* **Goal**
Would you restate all the data that follows, word for word?

* **Supplied information**
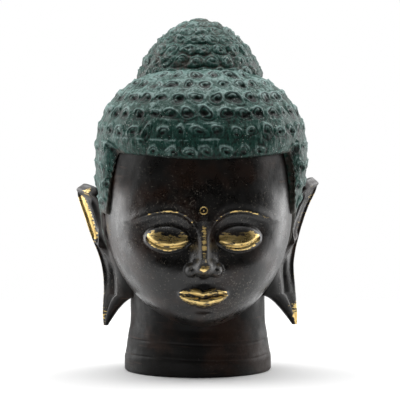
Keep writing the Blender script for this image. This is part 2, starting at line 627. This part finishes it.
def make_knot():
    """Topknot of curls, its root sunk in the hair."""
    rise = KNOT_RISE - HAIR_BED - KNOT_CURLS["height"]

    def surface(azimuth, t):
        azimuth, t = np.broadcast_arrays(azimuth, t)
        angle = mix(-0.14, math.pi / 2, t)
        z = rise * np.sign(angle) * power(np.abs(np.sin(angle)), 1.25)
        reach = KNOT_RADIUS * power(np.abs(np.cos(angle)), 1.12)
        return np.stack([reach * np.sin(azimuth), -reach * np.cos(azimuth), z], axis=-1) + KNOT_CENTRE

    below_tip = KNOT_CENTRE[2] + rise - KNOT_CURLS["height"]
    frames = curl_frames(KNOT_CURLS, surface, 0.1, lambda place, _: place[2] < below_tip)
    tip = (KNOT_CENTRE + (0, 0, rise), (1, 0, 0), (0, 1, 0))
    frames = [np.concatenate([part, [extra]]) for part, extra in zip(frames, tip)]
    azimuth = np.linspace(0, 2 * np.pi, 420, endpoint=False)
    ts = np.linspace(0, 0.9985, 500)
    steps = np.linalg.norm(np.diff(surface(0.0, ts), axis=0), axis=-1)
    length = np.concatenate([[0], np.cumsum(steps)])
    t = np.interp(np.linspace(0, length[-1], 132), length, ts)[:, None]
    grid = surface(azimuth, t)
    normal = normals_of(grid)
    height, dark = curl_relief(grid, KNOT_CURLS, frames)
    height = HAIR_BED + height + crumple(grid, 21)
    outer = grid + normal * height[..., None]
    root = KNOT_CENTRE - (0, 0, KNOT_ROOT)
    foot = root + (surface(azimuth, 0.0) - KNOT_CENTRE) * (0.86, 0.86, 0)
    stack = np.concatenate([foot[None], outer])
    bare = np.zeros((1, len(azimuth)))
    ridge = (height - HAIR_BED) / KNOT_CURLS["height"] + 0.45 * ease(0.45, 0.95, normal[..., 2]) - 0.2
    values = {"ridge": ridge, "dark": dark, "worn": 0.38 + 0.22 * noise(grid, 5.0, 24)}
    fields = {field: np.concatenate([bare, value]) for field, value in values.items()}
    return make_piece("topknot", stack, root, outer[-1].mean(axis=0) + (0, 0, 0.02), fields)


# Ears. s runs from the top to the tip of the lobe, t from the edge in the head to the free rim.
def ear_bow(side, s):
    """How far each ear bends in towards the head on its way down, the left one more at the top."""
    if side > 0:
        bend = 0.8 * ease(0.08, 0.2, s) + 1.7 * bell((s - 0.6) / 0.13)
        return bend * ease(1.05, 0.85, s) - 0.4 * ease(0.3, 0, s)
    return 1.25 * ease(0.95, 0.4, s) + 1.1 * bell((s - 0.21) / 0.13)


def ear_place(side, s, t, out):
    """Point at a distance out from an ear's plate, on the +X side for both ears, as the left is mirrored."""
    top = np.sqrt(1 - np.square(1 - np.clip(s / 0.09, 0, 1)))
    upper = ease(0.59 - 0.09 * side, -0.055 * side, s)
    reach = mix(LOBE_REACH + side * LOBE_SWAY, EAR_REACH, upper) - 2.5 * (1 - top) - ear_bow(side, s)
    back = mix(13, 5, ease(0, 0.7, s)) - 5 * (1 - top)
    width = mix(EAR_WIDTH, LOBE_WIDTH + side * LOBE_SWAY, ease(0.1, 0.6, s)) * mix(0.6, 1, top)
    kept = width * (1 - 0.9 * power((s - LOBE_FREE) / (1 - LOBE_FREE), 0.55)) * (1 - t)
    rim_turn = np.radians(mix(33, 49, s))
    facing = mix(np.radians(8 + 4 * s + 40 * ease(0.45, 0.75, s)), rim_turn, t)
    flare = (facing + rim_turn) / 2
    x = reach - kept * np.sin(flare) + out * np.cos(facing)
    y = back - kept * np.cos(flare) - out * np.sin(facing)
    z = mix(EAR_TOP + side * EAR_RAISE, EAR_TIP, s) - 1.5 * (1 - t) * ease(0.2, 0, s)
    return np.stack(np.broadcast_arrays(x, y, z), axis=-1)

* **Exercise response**
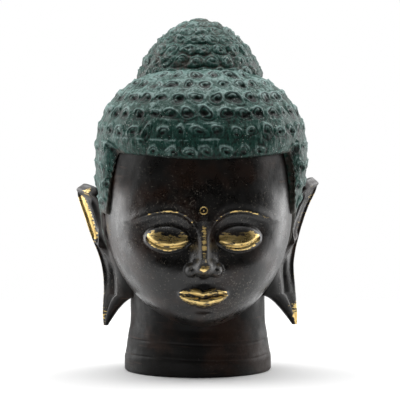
Keep writing the Blender script for this image. This is part 2, starting at line 627. This part finishes it.
def make_knot():
    """Topknot of curls, its root sunk in the hair."""
    rise = KNOT_RISE - HAIR_BED - KNOT_CURLS["height"]

    def surface(azimuth, t):
        azimuth, t = np.broadcast_arrays(azimuth, t)
        angle = mix(-0.14, math.pi / 2, t)
        z = rise * np.sign(angle) * power(np.abs(np.sin(angle)), 1.25)
        reach = KNOT_RADIUS * power(np.abs(np.cos(angle)), 1.12)
        return np.stack([reach * np.sin(azimuth), -reach * np.cos(azimuth), z], axis=-1) + KNOT_CENTRE

    below_tip = KNOT_CENTRE[2] + rise - KNOT_CURLS["height"]
    frames = curl_frames(KNOT_CURLS, surface, 0.1, lambda place, _: place[2] < below_tip)
    tip = (KNOT_CENTRE + (0, 0, rise), (1, 0, 0), (0, 1, 0))
    frames = [np.concatenate([part, [extra]]) for part, extra in zip(frames, tip)]
    azimuth = np.linspace(0, 2 * np.pi, 420, endpoint=False)
    ts = np.linspace(0, 0.9985, 500)
    steps = np.linalg.norm(np.diff(surface(0.0, ts), axis=0), axis=-1)
    length = np.concatenate([[0], np.cumsum(steps)])
    t = np.interp(np.linspace(0, length[-1], 132), length, ts)[:, None]
    grid = surface(azimuth, t)
    normal = normals_of(grid)
    height, dark = curl_relief(grid, KNOT_CURLS, frames)
    height = HAIR_BED + height + crumple(grid, 21)
    outer = grid + normal * height[..., None]
    root = KNOT_CENTRE - (0, 0, KNOT_ROOT)
    foot = root + (surface(azimuth, 0.0) - KNOT_CENTRE) * (0.86, 0.86, 0)
    stack = np.concatenate([foot[None], outer])
    bare = np.zeros((1, len(azimuth)))
    ridge = (height - HAIR_BED) / KNOT_CURLS["height"] + 0.45 * ease(0.45, 0.95, normal[..., 2]) - 0.2
    values = {"ridge": ridge, "dark": dark, "worn": 0.38 + 0.22 * noise(grid, 5.0, 24)}
    fields = {field: np.concatenate([bare, value]) for field, value in values.items()}
    return make_piece("topknot", stack, root, outer[-1].mean(axis=0) + (0, 0, 0.02), fields)


# Ears. s runs from the top to the tip of the lobe, t from the edge in the head to the free rim.
def ear_bow(side, s):
    """How far each ear bends in towards the head on its way down, the left one more at the top."""
    if side > 0:
        bend = 0.8 * ease(0.08, 0.2, s) + 1.7 * bell((s - 0.6) / 0.13)
        return bend * ease(1.05, 0.85, s) - 0.4 * ease(0.3, 0, s)
    return 1.25 * ease(0.95, 0.4, s) + 1.1 * bell((s - 0.21) / 0.13)


def ear_place(side, s, t, out):
    """Point at a distance out from an ear's plate, on the +X side for both ears, as the left is mirrored."""
    top = np.sqrt(1 - np.square(1 - np.clip(s / 0.09, 0, 1)))
    upper = ease(0.59 - 0.09 * side, -0.055 * side, s)
    reach = mix(LOBE_REACH + side * LOBE_SWAY, EAR_REACH, upper) - 2.5 * (1 - top) - ear_bow(side, s)
    back = mix(13, 5, ease(0, 0.7, s)) - 5 * (1 - top)
    width = mix(EAR_WIDTH, LOBE_WIDTH + side * LOBE_SWAY, ease(0.1, 0.6, s)) * mix(0.6, 1, top)
    kept = width * (1 - 0.9 * power((s - LOBE_FREE) / (1 - LOBE_FREE), 0.55)) * (1 - t)
    rim_turn = np.radians(mix(33, 49, s))
    facing = mix(np.radians(8 + 4 * s + 40 * ease(0.45, 0.75, s)), rim_turn, t)
    flare = (facing + rim_turn) / 2
    x = reach - kept * np.sin(flare) + out * np.cos(facing)
    y = back - kept * np.cos(flare) - out * np.sin(facing)
    z = mix(EAR_TOP + side * EAR_RAISE, EAR_TIP, s) - 1.5 * (1 - t) * ease(0.2, 0, s)
    return np.stack(np.broadcast_arrays(x, y, z), axis=-1)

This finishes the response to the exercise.